Live Worship Videos: Amateur vs Professional

Worship Video BlogI’m a worship leader. I like to watch videos that were recorded during live worship recordings. More and more of these seem to be done because technology has made it easy. So, why not video the recording too? It seems that every church large enough to do a worship album also has the equipment to produce a video of that recording, but many of these videos are amateur productions at best. 

Just because you have a switcher doesn’t mean you should produce a video of your worship recording. Owning a camera doesn’t make you a professional photographer any more than being in a garage makes you a car or being in a church makes you a Christian. I’m not even talking about the smaller mega church (1000-4000 people) who is just trying to continually improve. Many of the high-profile worship recordings could put more effort into the video side of what they do.
Rather than gripe about all the poor worship recording videos I see, I want to point out a group that clearly knows the difference between amateur and professional. Elevation Worship videos leave me wanting to go back and watch the video again. The quality is good. I can learn from what the worship team does and experience the atmosphere of the recordings without being distracted by poor production choices. The producer captures the heart of the worship songs without detracting from it by drawing unnecessary attention to the rock star leader, the cool video move, or the big budget stage design – although all those things are included. 

Right out of high school, I attended a Bible College that is well-known primarily for missions and worship. Worship wasn’t my primary focus at this school. What impacted me the most was what I learned about the world of video production. I attended before-school classes that started at 7:00 AM to learn what I could about video production. This was an easy decision because I was already working with a television ministry as an extra hand. It also made it easy because the quality of videos that this school produced was excellent and stood out as such for that time.

One of the first things my professor, Christopher Holt, asked was,”What’s the difference between a professional and an amateur?” The answer was simple but profound. “Both break the rules, but the professional does it intentionally.”
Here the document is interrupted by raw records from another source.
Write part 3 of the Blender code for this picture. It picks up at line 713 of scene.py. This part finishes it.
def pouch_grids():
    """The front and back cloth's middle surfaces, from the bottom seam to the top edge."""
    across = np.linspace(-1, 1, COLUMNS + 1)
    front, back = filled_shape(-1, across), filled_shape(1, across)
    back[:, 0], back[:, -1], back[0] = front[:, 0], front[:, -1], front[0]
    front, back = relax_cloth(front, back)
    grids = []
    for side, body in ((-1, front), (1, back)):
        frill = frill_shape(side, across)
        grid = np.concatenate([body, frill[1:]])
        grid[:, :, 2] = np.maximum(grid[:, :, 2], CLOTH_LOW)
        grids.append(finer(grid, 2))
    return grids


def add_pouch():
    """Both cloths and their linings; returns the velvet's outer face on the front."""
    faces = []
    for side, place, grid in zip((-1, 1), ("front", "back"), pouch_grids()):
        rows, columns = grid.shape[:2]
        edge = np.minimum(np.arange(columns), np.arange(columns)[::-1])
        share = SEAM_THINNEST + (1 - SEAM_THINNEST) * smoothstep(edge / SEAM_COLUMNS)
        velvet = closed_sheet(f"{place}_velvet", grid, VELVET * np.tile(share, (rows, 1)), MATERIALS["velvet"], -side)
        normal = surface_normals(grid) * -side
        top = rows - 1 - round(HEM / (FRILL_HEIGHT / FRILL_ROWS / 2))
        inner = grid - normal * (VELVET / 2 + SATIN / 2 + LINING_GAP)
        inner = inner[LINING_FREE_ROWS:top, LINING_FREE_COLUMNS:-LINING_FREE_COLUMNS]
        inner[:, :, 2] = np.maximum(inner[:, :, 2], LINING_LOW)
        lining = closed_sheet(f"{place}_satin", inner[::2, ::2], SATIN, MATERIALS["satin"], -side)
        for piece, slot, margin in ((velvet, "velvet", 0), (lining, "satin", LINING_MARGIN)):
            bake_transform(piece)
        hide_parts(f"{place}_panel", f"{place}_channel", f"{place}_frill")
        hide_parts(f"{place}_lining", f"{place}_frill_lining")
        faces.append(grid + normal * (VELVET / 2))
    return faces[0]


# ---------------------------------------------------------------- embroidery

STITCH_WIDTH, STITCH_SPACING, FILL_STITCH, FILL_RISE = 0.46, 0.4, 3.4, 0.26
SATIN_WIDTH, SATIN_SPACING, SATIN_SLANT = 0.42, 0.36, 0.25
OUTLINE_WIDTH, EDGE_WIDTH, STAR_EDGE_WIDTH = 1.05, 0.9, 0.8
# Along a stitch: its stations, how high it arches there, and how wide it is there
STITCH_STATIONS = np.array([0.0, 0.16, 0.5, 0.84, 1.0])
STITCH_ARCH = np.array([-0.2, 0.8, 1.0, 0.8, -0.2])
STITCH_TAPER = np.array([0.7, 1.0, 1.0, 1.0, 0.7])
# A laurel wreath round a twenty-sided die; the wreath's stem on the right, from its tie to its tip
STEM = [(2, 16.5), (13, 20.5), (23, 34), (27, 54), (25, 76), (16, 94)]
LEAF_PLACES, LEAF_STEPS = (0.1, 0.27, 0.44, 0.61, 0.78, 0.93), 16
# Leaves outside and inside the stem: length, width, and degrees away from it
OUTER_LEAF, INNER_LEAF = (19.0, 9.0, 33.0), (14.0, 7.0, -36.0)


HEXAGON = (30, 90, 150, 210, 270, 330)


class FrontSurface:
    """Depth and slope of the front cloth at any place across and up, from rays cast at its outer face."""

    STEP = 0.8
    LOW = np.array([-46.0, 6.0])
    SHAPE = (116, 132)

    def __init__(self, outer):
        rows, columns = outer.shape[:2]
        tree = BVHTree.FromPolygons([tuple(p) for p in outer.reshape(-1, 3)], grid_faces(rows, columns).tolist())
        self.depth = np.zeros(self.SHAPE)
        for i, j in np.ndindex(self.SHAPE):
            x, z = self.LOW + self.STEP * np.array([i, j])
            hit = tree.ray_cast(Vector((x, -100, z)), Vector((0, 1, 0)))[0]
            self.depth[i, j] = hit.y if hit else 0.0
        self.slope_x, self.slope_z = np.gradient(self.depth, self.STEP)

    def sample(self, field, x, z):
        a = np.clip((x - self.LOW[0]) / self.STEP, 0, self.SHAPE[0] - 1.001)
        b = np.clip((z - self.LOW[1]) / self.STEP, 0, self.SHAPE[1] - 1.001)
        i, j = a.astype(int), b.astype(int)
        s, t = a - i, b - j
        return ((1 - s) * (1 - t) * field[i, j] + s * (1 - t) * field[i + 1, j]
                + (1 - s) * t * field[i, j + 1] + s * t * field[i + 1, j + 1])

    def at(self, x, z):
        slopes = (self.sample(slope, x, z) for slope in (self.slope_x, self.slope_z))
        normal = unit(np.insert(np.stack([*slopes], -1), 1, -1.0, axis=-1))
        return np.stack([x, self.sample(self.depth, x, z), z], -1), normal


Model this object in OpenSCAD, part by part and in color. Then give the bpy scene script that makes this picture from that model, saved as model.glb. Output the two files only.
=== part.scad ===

Back then, when we would go to produce a worship album, it wasn’t enough to have professional gear – although there certainly was that. It was important enough to bring in professional crew members.

Having all the professional gear you can imagine will not promise a professional product.

Worship videos that get a lot of hits on YouTube today may do so simply because the worship leader and the musicians are professional for their vocation or because the songwriter has put together something excellent. Next time you watch a worship video, look at the production value and ask yourself if you believe it was done with the care and excellence it deserved.

Elevation Worship gets my stamp of approval.

When I watch their videos, I can see that they didn’t just bring in volunteers or hire students in training to produce their videos that would undoubtedly be seen by hundreds of thousands of people. They brought in professionals. Sure they break some of the same rules that amateurs break, but you can tell the difference.

Here are some things to look for when watching these quality videos:

  • Does the movement of the camera work draw attention to the camera work or the subject being recorded?
  • Is the handheld work intentionally bumpy or was that just the best the cameraman could do so they decided it was intentional?
  • Did they go overboard with some cool touch that they saw somewhere else but didn’t know how to implement it tastefully into their production?
  • Was there effort placed to capture the members of the band in a way that shows what they do? People like to learn from those who have already “arrived.” 
  • Do the cameras match in color? Is that color intentional or did they leave it at a good white balance setting?
  • If they put forth the extra effort to do color grading, was it done well?
  • Is there a good mixture of establishing shots and close up personal ones? It’s helpful to the viewer to see the big picture atmosphere of where the recording took place. This is more than just showing that they had a lot of people in the crowd. 
  • Is there a good mixture of worshipers from the crowd included? Sometimes they have to focus on a handful of “favorites” because they can’t find enough people really worshiping. That could be laziness or it could just be the reality of that live event. Having a good mix also minimizing the chance of that particular song being about how it impacted a single individual. 
When worship recording videos draw too much attention to one area, it makes it less about the one true God that those worshippers are worshipping. So the next time you take part in a worship recording, don’t let the video aspect be an afterthought.

What do you think? What are your experiences in watching worship videos or participating in creating them? If you’ve been less than professional in the past, don’t worry. I have a few “amateur” stories of my own that aren’t so flattering.